The RBNZ also said that the annual reading for Q2 CPI came in at 0.4%, but the RBNZ didn’t mention that the actual reading missed both its quarter-on-quarter and year-on-year forecasts, although the RBNZ did admit that “short-term inflation expectations remain low.”

And for reference, highlighted below are the RBNZ’s forecasts, as presented in the June Monetary Policy Statement. And as noted by the RBNZ and as revealed by the CPI report from Statistics New Zealand, Q2 CPI increased by 0.4% on both a quarterly and annual basis, so a swing and miss on both instances.

RBNZ: CPI Forecasts

The RBNZ tried to put on a happy face, though, saying that “Long-term inflation expectations are well-anchored at 2 percent.”

RBNZ is annoyed with the Kiwi

As I noted earlier, the RBNZ was blaming its inflation woes partially on the Kiwi’s recent strength, and rightly so, because the Kiwi’s trade-weighted index (TWI) has been appreciating contrary to the RBNZ’s projected scenarios.

Oh, if you have no idea what the TWI is, it’s basically what it says on the tin – an index of the Kiwi’s performance against a basket of 17 currencies that are weighted based on their level of trade with New Zealand.

Getting back on topic, the RBNZ presented two scenarios in the June Monetary Policy Statement.

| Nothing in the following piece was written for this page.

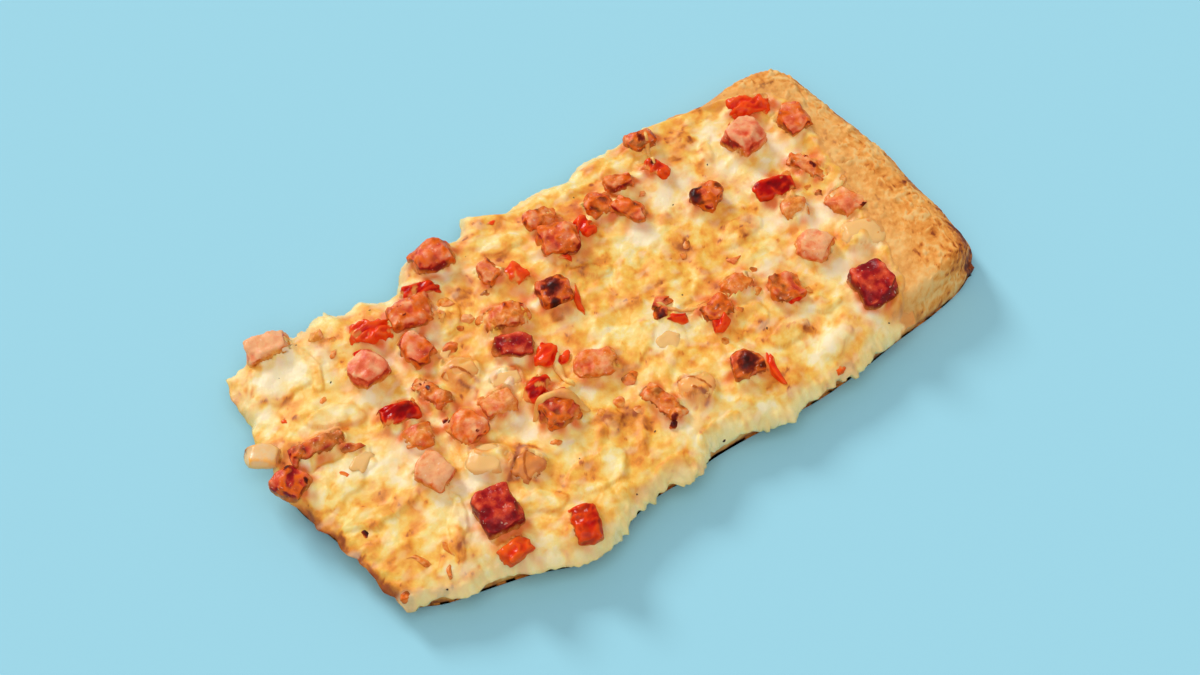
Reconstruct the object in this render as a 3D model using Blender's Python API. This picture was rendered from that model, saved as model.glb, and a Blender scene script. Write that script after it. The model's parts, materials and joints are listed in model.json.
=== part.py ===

The first and ideal scenario is that the Kiwi will steadily slide lower until it reaches a TWI of 70 by 2017 and then mill about in that level until about 2019 or so.

The other scenario assumes that demand for the higher-yielding Kiwi will persist, so the TWI is projected to remain steady at around 72.6.

RBNZ: TWI Scenarios

The problem now is that the TWI was at 75.68 as of yesterday, which is way higher than anticipated and very likely why the RBNZ said in today’s economic update that “A decline in the exchange rate is needed.”

RBNZ more likely to cut?

RBNZ Chieftain Wheeler said in the June RBNZ statement that (emphasis mine):

Further policy easing may be required to ensure that future average inflation settles near the middle of the target range.”

But in today’s economic update, the RBNZ said that (emphasis mine):

“At this stage it seems likely that further policy easing will be required to ensure that future average inflation settles near the middle of the target range.”

The more determined tone is noteworthy, but the RBNZ still has to contend with the threat of worsening the potential housing bubble, which is what I’ll be discussing next.

RBNZ is concerned with the housing market

The RBNZ (as represented by RBNZ Chieftain Wheeler) already sounded rather skittish during the June RBNZ statement, saying that:

“House price inflation in Auckland and other regions is adding to financial stability concerns. Auckland house prices in particular are at very high levels, and additional housing supply is needed.”

In today’s economic update, however, the RBNZ sounded even more concerned, saying that:

“House price inflation remains excessive and has become more broad-based across the regions, adding to concerns about financial stability. The Bank is currently consulting on stronger macro-prudential measures aimed at mitigating risks to financial stability from the current boom in house prices.”

What this means is that the threat of a housing bubble is getting worse, but a rate cut would only make it even worse, so the RBNZ is finding other means to address this housing bubble first, which would then give the RBNZ enough room for a rate cut.

You can read about these macro-prudential measures here, if you really want to. The one thing worth noting here is that consultations are expected to finish by August 10, which is also when the next RBNZ monetary policy decision would be. This means that if these proposed measures push through by then (or before), the RBNZ may have enough room for the rate cut that it wants.